### Source excerpt
***

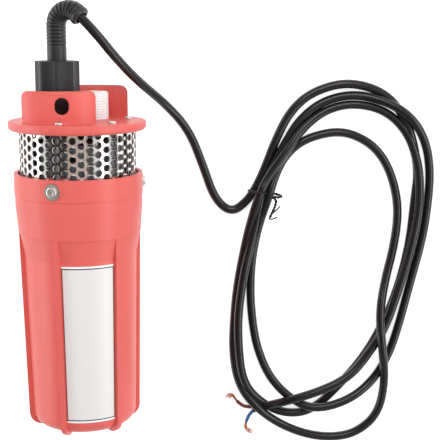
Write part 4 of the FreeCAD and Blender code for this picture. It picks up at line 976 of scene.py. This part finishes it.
@dataclass
class CoilTie:
    """The thin coated wire twisted round the bundle, with its loose ends.

    Attributes:
        strand: A strand's radius.
        twist: How far a strand winds from the pair's middle.
        pitch: How far the pair runs in one twist.
        steps: Points in one twist.
        aside: A direction that no run of the wire follows.
        loop: The wire's way round the bundle.
        tail: The twisted part beside the bundle.
        ends: The two loose ends.
    """

    strand: float = 0.55
    twist: float = 0.62
    pitch: float = 5.0
    steps: int = 6
    aside: Point = (0.2, 0.9, 0.4)
    loop: tuple[Point, ...] = (
        (134.0, 14.0, 15.6), (126.0, 14.6, 14.8), (121.6, 14.8, 9.0), (121.4, 14.6, 3.0), (122.6, 14.2, 1.3),
        (133.0, 13.0, 1.3), (143.0, 11.6, 1.4), (145.4, 11.0, 4.0), (145.6, 10.8, 10.0), (143.2, 10.8, 14.6),
        (138.6, 11.4, 16.0))
    tail: tuple[Point, ...] = (
        (138.6, 11.4, 16.0), (141.6, 8.6, 15.8), (140.4, 3.4, 14.8), (138.0, -2.2, 13.6), (136.6, -5.6, 12.6))
    ends: tuple[tuple[Point, ...], ...] = (
        ((138.4, -1.4, 13.8), (141.4, 0.6, 13.6), (144.6, 4.0, 13.0)),
        ((136.6, -5.6, 12.6), (139.0, -6.4, 11.6), (142.6, -4.4, 10.6)))

    def build(self) -> Piece:
        """Builds both strands, twisted round each other, and the loose ends.

        Returns:
            The tie.
        """
        strands = []
        for i, path in enumerate((self.loop, self.tail)):
            for phase in (0.0, math.pi):
                strands.append(self.twisted(f"tie_{i}_{phase:.0f}", path, phase))
        for i, end in enumerate(self.ends):
            points = [Vector(point) * MM for point in end]
            strands.append(spline(f"tie_end_{i}", points, self.strand, 6, 2))
        return stand_for(as_mesh(strands, "coil_tie"), TIE, "tie_coat", "cord_tie")

    def twisted(self, name: str, path: tuple[Point, ...], phase: float) -> Piece:
        """Makes one strand that winds along a path.

        Args:
            name: The strand's name.
            path: The pair's way in millimetres.
            phase: Where round the pair the strand starts.

        Returns:
            The strand.
        """
        route = [Vector(point) for point in path]
        points, gone = [], 0.0
        for start, end in zip(route, route[1:]):
            run = end - start
            side = run.normalized().cross(Vector(self.aside)).normalized()
            other = run.normalized().cross(side)
            steps = max(3, round(run.length / (self.pitch / self.steps)))
            for step in range(steps):
                angle = phase + 2 * math.pi * (gone + run.length * step / steps) / self.pitch
                offset = side * math.cos(angle) + other * math.sin(angle)
                points.append((start + run * step / steps + offset * self.twist) * MM)
            gone += run.length
        return spline(name, points, self.strand, 2, 2)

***

Give back the listing exactly, please, from its first line to the line containing "the loose ends.", inclusive, and nothing past that line.

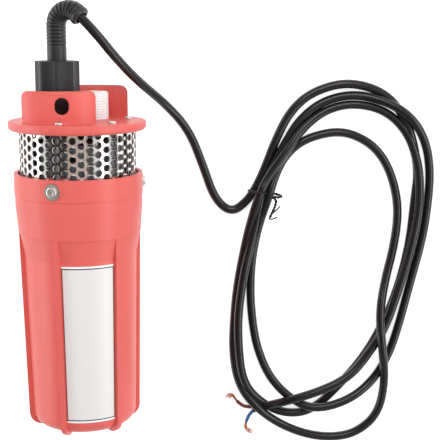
Write part 4 of the FreeCAD and Blender code for this picture. It picks up at line 976 of scene.py. This part finishes it.
@dataclass
class CoilTie:
    """The thin coated wire twisted round the bundle, with its loose ends.

    Attributes:
        strand: A strand's radius.
        twist: How far a strand winds from the pair's middle.
        pitch: How far the pair runs in one twist.
        steps: Points in one twist.
        aside: A direction that no run of the wire follows.
        loop: The wire's way round the bundle.
        tail: The twisted part beside the bundle.
        ends: The two loose ends.
    """

    strand: float = 0.55
    twist: float = 0.62
    pitch: float = 5.0
    steps: int = 6
    aside: Point = (0.2, 0.9, 0.4)
    loop: tuple[Point, ...] = (
        (134.0, 14.0, 15.6), (126.0, 14.6, 14.8), (121.6, 14.8, 9.0), (121.4, 14.6, 3.0), (122.6, 14.2, 1.3),
        (133.0, 13.0, 1.3), (143.0, 11.6, 1.4), (145.4, 11.0, 4.0), (145.6, 10.8, 10.0), (143.2, 10.8, 14.6),
        (138.6, 11.4, 16.0))
    tail: tuple[Point, ...] = (
        (138.6, 11.4, 16.0), (141.6, 8.6, 15.8), (140.4, 3.4, 14.8), (138.0, -2.2, 13.6), (136.6, -5.6, 12.6))
    ends: tuple[tuple[Point, ...], ...] = (
        ((138.4, -1.4, 13.8), (141.4, 0.6, 13.6), (144.6, 4.0, 13.0)),
        ((136.6, -5.6, 12.6), (139.0, -6.4, 11.6), (142.6, -4.4, 10.6)))

    def build(self) -> Piece:
        """Builds both strands, twisted round each other, and the loose ends.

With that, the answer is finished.